Reality: Liberalization Often Results in Higher Use of Dangerous Drugs
Over the past decade, drug policy in some foreign countries, particularly those in Europe, has gone through some dramatic changes toward greater liberalization with failed results. Consider the experience of the Netherlands, where the government reconsidered its legalization measures in light of that country’s experience.
After marijuana use became legal, consumption nearly tripled among 18- to 20-year-olds. As awareness of the harm of marijuana grew, the number of cannabis coffeehouses in the Netherlands decreased 36 percent in six years.

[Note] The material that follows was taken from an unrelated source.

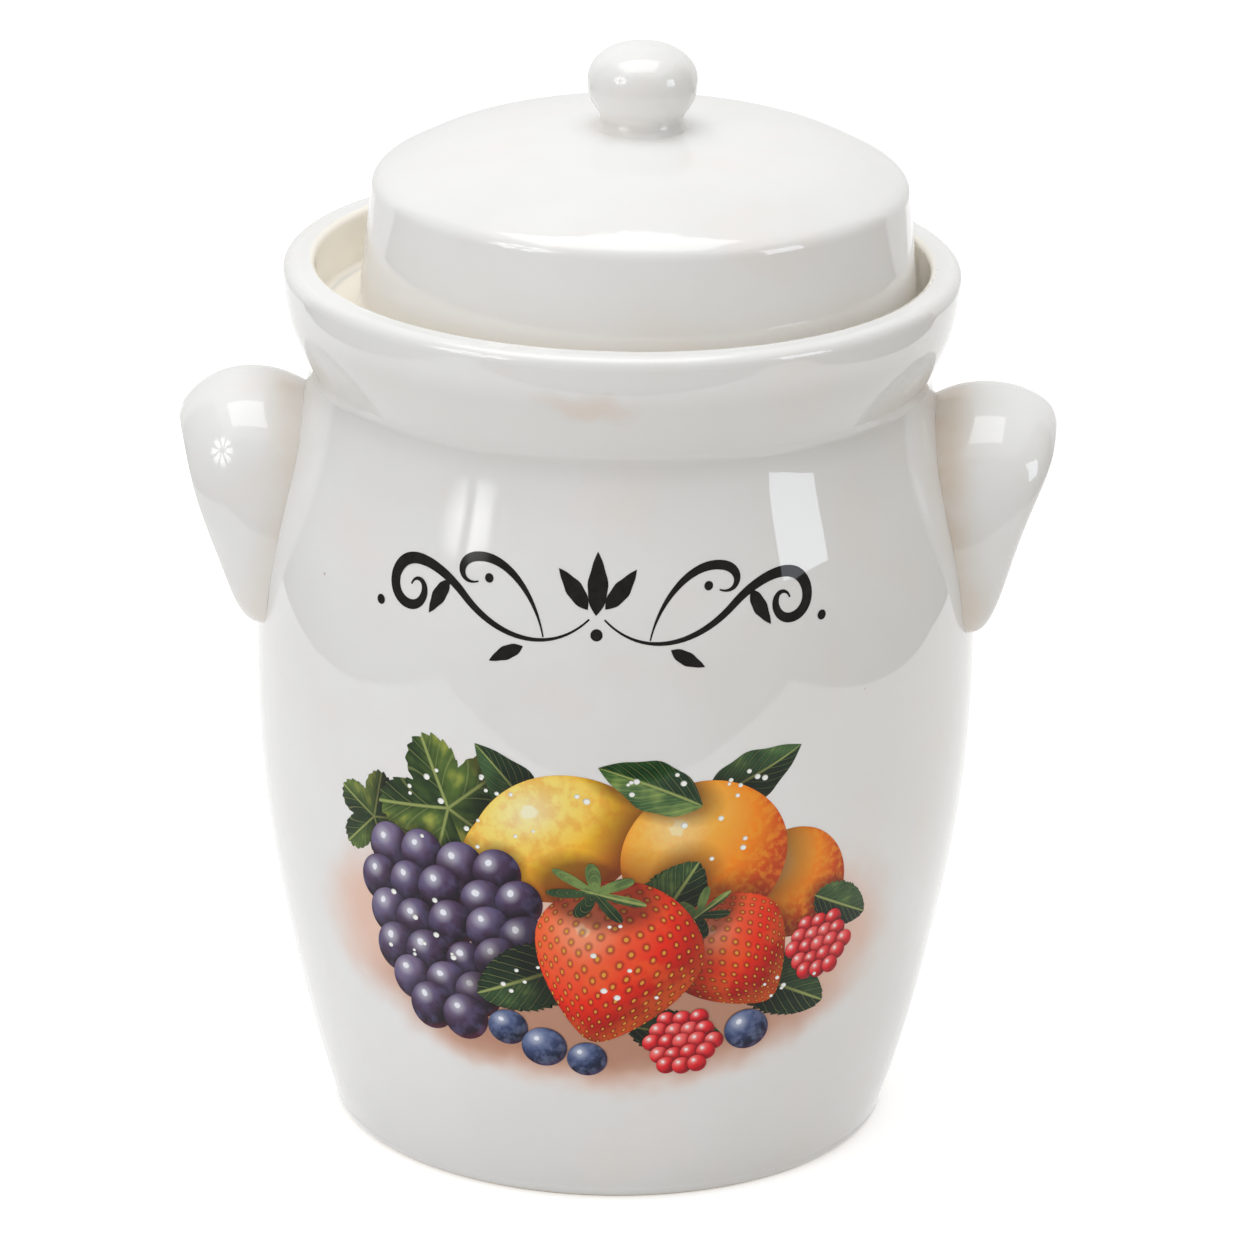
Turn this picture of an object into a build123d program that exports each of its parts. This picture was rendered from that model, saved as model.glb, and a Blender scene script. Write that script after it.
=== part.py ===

Almost all Dutch towns have a cannabis policy, and 73 percent of them have a no-tolerance policy toward the coffeehouses.
In 1987 Swiss officials permitted drug use and sales in a Zurich park, which was soon dubbed Needle Park, and Switzerland became a magnet for drug users the world over. Within five years, the number of regular drug users at the park had reportedly swelled from a few hundred to 20,000.
The area around the park became crime-ridden to the point that the park had to be shut down and the experiment terminated.
Smoking Rates Increased Among Teens
Marijuana use by Canadian teenagers is at a 25-year peak in the wake of an aggressive decriminalization movement. At the very time a decriminalization bill was before the House of Commons, the Canadian government released a report showing that marijuana smoking among teens is “at levels that we haven’t seen since the late ’70s when rates reached their peak.”
After a large decline in the 1980s, marijuana use among teens increased during the 1990s, as young people apparently became “confused about the state of federal pot laws.”